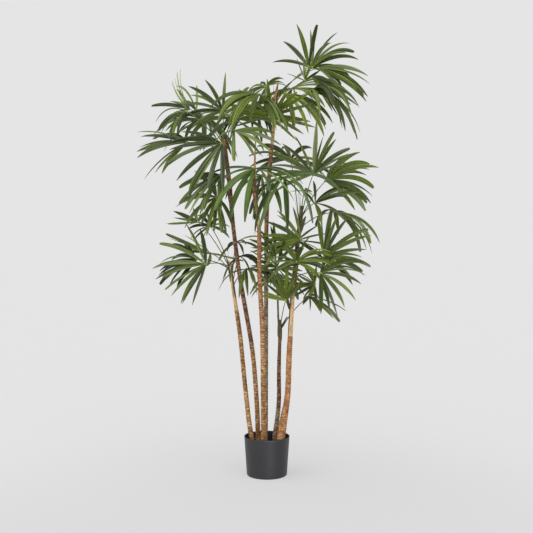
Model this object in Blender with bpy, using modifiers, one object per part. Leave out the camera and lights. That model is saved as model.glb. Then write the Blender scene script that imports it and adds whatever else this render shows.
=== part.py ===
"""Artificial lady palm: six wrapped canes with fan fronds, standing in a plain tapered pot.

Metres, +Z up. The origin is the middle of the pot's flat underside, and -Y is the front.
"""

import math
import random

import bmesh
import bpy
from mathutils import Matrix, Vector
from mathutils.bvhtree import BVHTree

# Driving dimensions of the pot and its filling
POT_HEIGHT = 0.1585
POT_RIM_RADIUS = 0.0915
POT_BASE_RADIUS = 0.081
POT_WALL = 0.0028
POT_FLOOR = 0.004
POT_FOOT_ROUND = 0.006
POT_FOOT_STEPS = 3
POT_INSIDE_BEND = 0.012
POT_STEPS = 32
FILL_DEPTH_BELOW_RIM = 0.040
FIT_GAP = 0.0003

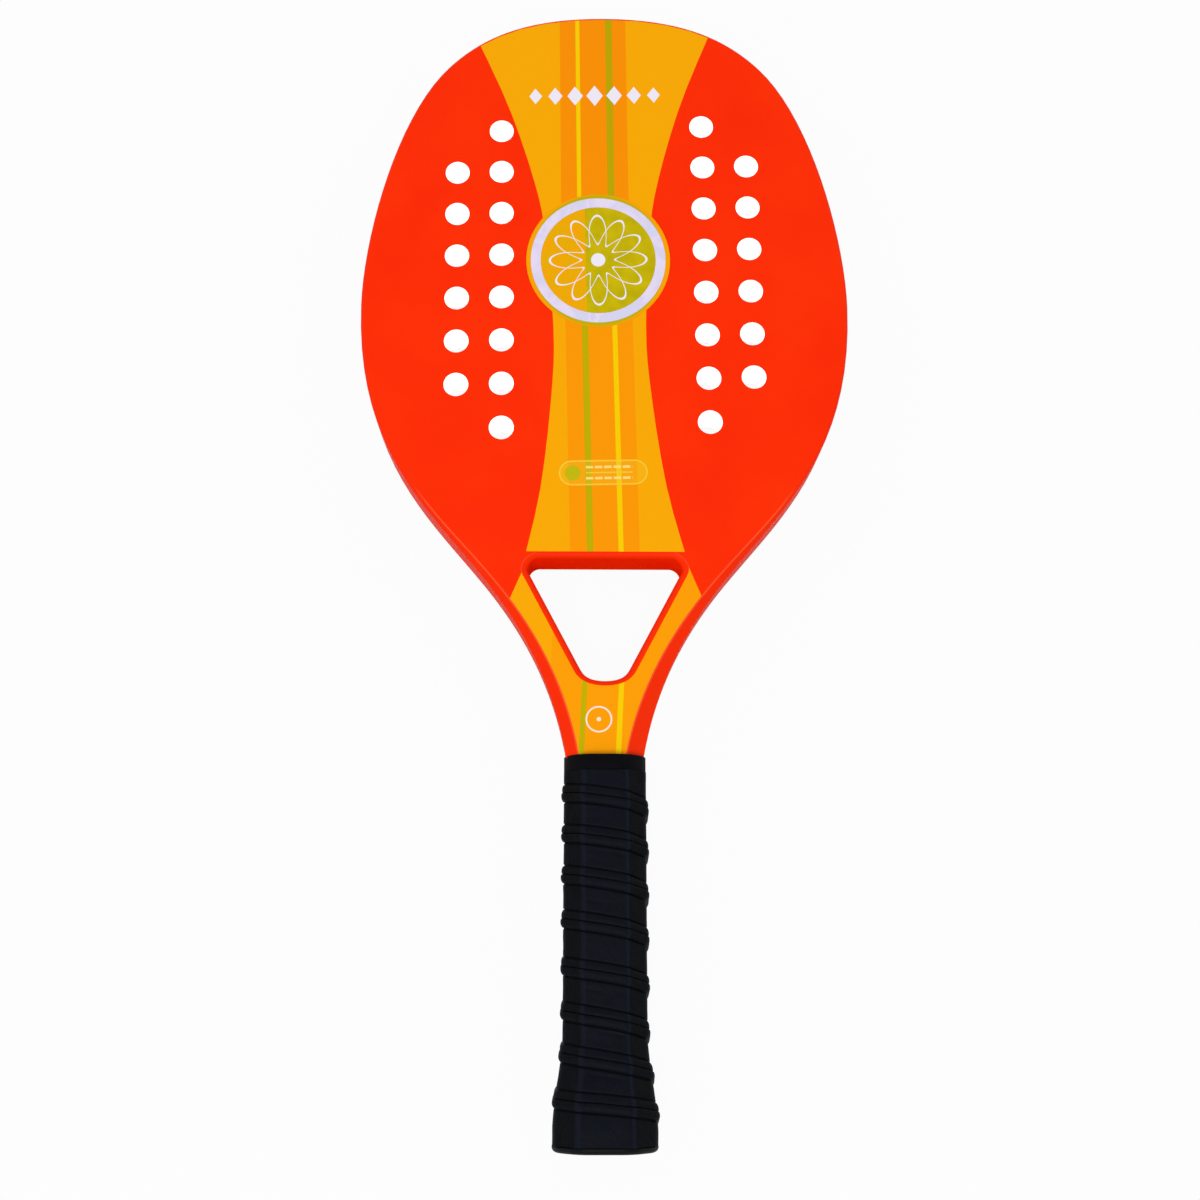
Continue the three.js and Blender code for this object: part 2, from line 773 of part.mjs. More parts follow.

==

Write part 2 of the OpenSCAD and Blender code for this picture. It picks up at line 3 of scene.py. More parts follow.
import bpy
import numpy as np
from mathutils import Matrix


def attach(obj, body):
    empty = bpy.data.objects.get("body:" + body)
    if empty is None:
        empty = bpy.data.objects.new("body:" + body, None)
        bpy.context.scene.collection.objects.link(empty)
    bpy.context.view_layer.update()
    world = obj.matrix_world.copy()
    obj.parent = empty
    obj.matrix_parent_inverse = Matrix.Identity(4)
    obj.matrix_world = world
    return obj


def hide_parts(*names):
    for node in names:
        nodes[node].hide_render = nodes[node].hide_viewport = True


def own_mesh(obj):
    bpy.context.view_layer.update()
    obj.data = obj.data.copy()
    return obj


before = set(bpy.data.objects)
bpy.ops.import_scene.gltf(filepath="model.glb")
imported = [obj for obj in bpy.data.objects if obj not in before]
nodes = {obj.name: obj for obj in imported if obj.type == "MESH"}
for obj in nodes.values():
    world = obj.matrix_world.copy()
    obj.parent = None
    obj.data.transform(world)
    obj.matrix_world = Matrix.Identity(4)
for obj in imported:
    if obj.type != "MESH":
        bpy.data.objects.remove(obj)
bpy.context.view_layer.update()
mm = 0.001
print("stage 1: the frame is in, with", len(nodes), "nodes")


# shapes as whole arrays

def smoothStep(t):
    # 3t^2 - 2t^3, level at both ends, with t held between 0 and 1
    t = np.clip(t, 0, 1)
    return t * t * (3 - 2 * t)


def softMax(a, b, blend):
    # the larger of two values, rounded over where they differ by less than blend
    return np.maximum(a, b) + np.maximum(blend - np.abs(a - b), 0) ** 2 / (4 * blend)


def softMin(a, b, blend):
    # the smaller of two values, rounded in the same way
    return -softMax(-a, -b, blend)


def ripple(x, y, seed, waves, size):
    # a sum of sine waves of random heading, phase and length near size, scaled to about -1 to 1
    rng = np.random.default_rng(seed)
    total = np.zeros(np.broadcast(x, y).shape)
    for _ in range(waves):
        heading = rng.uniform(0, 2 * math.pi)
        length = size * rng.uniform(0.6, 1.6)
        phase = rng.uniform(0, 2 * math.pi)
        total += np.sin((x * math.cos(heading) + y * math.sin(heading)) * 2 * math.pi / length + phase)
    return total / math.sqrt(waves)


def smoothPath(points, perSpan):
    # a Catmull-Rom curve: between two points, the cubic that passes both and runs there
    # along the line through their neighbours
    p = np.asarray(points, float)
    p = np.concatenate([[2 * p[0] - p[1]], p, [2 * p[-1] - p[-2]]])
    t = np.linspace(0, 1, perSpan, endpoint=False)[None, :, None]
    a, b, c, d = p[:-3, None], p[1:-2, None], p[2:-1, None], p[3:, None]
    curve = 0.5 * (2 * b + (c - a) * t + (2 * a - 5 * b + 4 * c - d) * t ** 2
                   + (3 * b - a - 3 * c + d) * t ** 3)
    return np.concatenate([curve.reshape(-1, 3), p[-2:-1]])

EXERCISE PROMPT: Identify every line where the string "body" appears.

EXERCISE SOLUTION:
def attach(obj, body):
    empty = bpy.data.objects.get("body:" + body)
        empty = bpy.data.objects.new("body:" + body, None)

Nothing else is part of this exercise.